Grandfathers who are more involved with their grandchildren have fewer symptoms of depression than grandfathers who are less involved, according to a new study by East Carolina University researcher Alan C. Taylor.
Taylor, an assistant professor in ECU’s Department of Child Development and Family Relations, and co-author James S. Bates of South Dakota State University, “Grandfather Involvement and Aging Men’s Mental Health, which found that grandfather-grandchild relationships influence aging men’s mental health. The study was published in the American Journal of Men’s Health.
“There is evidence that the quality of family relationships has preclusive effects on depressive symptoms and beneficial impacts on positive affect (feelings of happiness and joy),” the authors reported.
“There have been very few studies investigating the mental health of aging men,” Taylor said, “and this study contributes important insights into how relationships between grandfathers and grandchildren are valuable to men’s mental health.”
The study examines the depressive symptoms and positive affect of 351 grandfathers.

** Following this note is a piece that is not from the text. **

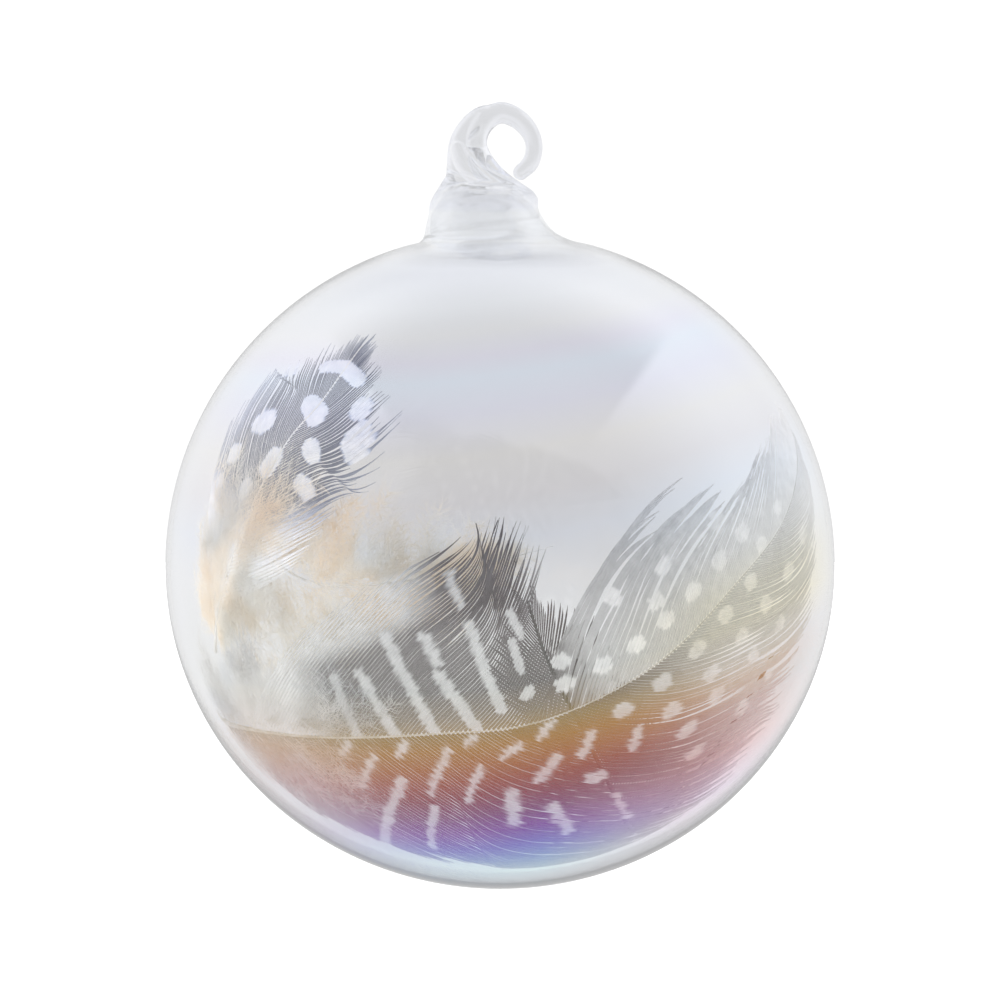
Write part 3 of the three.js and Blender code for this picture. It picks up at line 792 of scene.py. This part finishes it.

Participants were classified as “involved,” “passive,” and “disengaged” based on their frequency of contact, level of commitment and participation in activities with grandchildren.
Taylor and Bates said the findings suggest the men who have limited interaction with their grandchildren have the highest risk for developing depressive symptoms.
The research also indicates that grandfathers experiencing depressive symptoms are less likely to initiate social interaction and may thus further isolate themselves from grandchildren and other family members.